## BEGIN DATA

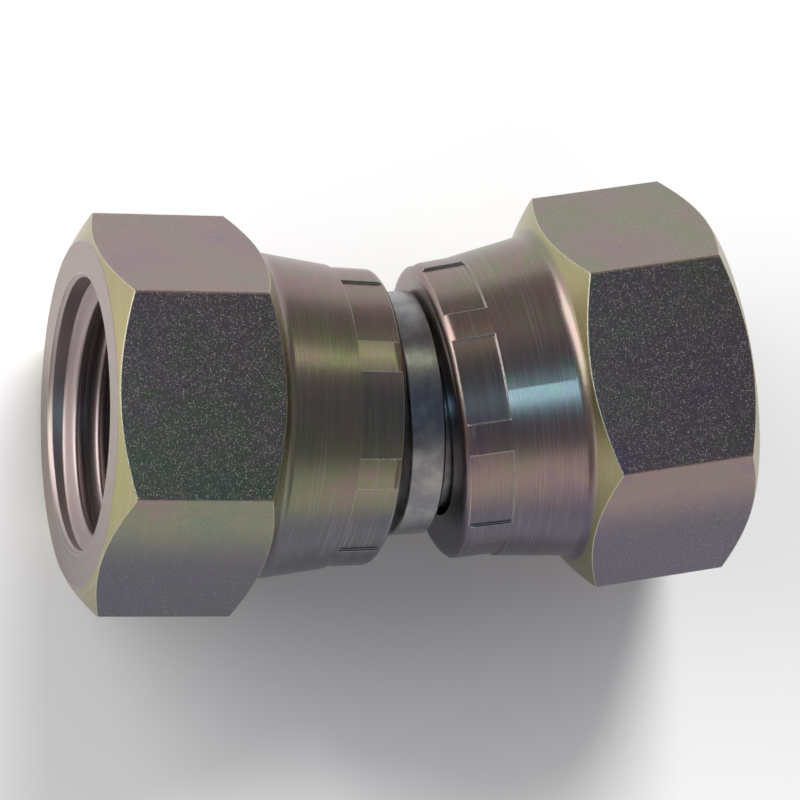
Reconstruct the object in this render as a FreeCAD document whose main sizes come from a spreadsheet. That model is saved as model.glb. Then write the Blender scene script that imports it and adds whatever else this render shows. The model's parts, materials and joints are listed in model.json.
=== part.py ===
import FreeCAD, Part
import math
import os
import Sketcher

# A straight pipe adapter: two like hex nuts turn on the two ends of one bored stem.
# Lengths are in millimetres and angles in degrees. X runs along the stem, Y across it, Z up.
# The adapter lies on the rear edges of both lowest hex flats, on the plane Z = 0.
# Each nut is drawn on its own axis Z, which points out of its mouth. Its zero is the inner face
# of the crimped lip, where the nut's axis crosses the stem's.

driving_sizes = [
    ("across_flats", 27.0),
    ("corner_rounding", 0.25),
    ("chamfer_slope", 30.0),
    ("nut_length", 23.0),
    ("hex_length", 13.0),
    ("face_radius", 13.25),
    ("hex_foot_radius", 13.3),
    ("barrel_root_radius", 12.75),
    ("barrel_root_fillet", 1.2),
    ("crimp_length", 3.8),
    ("crimp_start_radius", 11.85),
    ("rim_radius", 11.7),
    ("rim_rounding", 1.0),
    ("lip_thickness", 2.1),
    ("thread_radius", 10.48),
    ("mouth_chamfer", 0.3),
    ("print_count", 8),
    ("print_width", 33.0),
    ("print_depth", 0.18),
    ("left_print_turn", -5.3),
    ("right_print_turn", -5.8),
    ("nut_yaw", 4.2),
    ("nut_pitch", 2.5),
    ("ring_radius", 9.5),
    ("ring_length", 2.8),
    ("ring_chamfer", 0.15),
    ("rim_gap", 1.0),
    ("neck_radius", 7.6),
    ("neck_clearance", 0.5),
    ("flange_radius", 9.2),
    ("flange_clearance", 0.6),
    ("flange_thickness", 3.0),
    ("end_play", 1.0),
    ("seat_slope", 30.0),
    ("tip_radius", 6.3),
    ("nose_clearance", 1.4),
    ("passage_radius", 5.5),
]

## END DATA

THE TASK: From the material above, gather all lines that include the string "FreeCAD" and copy them.

EXERCISE OUTPUT:
Reconstruct the object in this render as a FreeCAD document whose main sizes come from a spreadsheet. That model is saved as model.glb. Then write the Blender scene script that imports it and adds whatever else this render shows. The model's parts, materials and joints are listed in model.json.
import FreeCAD, Part